Nov 13, 2006 (CAIRO) — The Sudanese government has been rejecting Egyptian efforts to defuse the international crisis over sending U.N. peacekeepers to Darfur, Egypt’s foreign minister said Monday.

But Ahmed Aboul Gheit said the world community also should show some flexibility, according to published reports.

Cairo is trying to break a diplomacy deadlock on how to bring peace to the troubled region of western Sudan and has been floating the idea of sending extra troops from Arab and Muslim countries to bolster the AU peacekeepers now in Darfur.

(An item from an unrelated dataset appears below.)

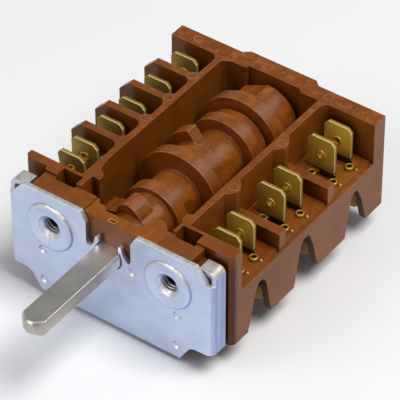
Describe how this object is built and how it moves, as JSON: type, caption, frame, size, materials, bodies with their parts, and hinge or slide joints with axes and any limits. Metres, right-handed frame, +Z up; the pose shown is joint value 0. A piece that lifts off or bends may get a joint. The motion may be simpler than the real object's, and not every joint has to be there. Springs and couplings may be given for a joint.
{
  "type": "oven selector switch",
  "caption": "Rotary selector switch with a flatted shaft and cam drum in an open moulded housing, rows of tab terminals and a bent steel mounting plate.",
  "frame": {"origin": "on the shaft axis, in the front face of the mounting plate", "axes": "+X to the right seen from the front, +Y back from the plate into the body, +Z up; the shaft points to -Y"},
  "size_m": [0.0499, 0.0826, 0.028],
  "materials": {
    "brown_plastic": "satin moulded thermoset",
    "insert_plastic": "satin moulded thermoset",
    "cover_plastic": "satin moulded thermoset",
    "drum_plastic": "satin moulded thermoset",
    "zinc_steel": "zinc plated sheet",
    "shaft_steel": "satin drawn bar",
    "pin_steel": "ground",
    "spring_steel": "drawn wire",
    "terminal_brass": "rolled sheet, slightly tarnished",
    "leaf_bronze": "rolled strip",
    "contact_silver": "polished"
  },
  "bodies": {
    "base": {"housing": "brown_plastic", "front_bearing": "insert_plastic", "mounting_plate": "zinc_steel", "detent_spring": "spring_steel", "base_cover": "cover_plastic", "terminal_left_1": "terminal_brass", "terminal_left_2": "terminal_brass", "terminal_left_3": "terminal_brass", "terminal_left_4": "terminal_brass", "terminal_left_5": "terminal_brass", "terminal_left_6": "terminal_brass", "terminal_right_1": "terminal_brass", "terminal_right_2": "terminal_brass", "terminal_right_3": "terminal_brass", "terminal_right_4": "terminal_brass", "terminal_right_5": "terminal_brass", "terminal_right_6": "terminal_brass", "contact_spring_1": "leaf_bronze", "contact_spring_2": "leaf_bronze", "contact_spring_3": "leaf_bronze", "contact_spring_4": "leaf_bronze", "contact_spring_5": "leaf_bronze", "contact_spring_6": "leaf_bronze", "spring_contact_1": "contact_silver", "spring_contact_2": "contact_silver", "spring_contact_3": "contact_silver", "spring_contact_4": "contact_silver", "spring_contact_5": "contact_silver", "spring_contact_6": "contact_silver", "fixed_contact_1": "contact_silver", "fixed_contact_2": "contact_silver", "fixed_contact_3": "contact_silver", "fixed_contact_4": "contact_silver", "fixed_contact_5": "contact_silver", "fixed_contact_6": "contact_silver"},
    "rotor": {"shaft": "shaft_steel", "cam_drum": "drum_plastic"},
    "plunger": {"detent_plunger": "pin_steel"}
  },
  "joints": [
    {"name": "drum_spin", "type": "hinge", "parent": "base", "child": "rotor", "pos_m": [0, 0.03, 0], "axis": [0, -1, 0], "continuous": true, "deforming": ["contact_spring_1", "contact_spring_2", "contact_spring_3", "contact_spring_4", "contact_spring_5", "contact_spring_6"]},
    {"name": "detent_slide", "type": "slide", "parent": "base", "child": "plunger", "axis": [0, 0, 1], "range_m": [0, 0.0005], "stiffness_N_per_m": 400, "springref_m": 0.0005, "deforming": ["detent_spring"]}
  ]
}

“The Sudanese government has turned down everything while the international community, backed by the Western powers is insisting on everything,” Aboul Gheit told the state-owned Rose El Youssef newspaper.

“The situation in Darfur is very sensitive and we are trying to defuse it,” he said.

Aboul Gheit said that among options being considered are putting the African troops under the U.N. command and changing their uniforms to have a U.N. emblem.

During a brief visit to Cairo Sunday, French Foreign Minister Philippe Douste-Blazy said Paris would support Egypt’s suggestion to send extra troops from Arab and Muslim countries to help the AU peacekeepers now in Darfur.

This option, known as the “third way,” could break a three-month stalemate between Khartoum and the United Nations. The U.N. Security Council voted in August to send more than 20,000 peacekeepers to Darfur to replace the ill-equipped and underfunded AU force, but Sudan has rejected this.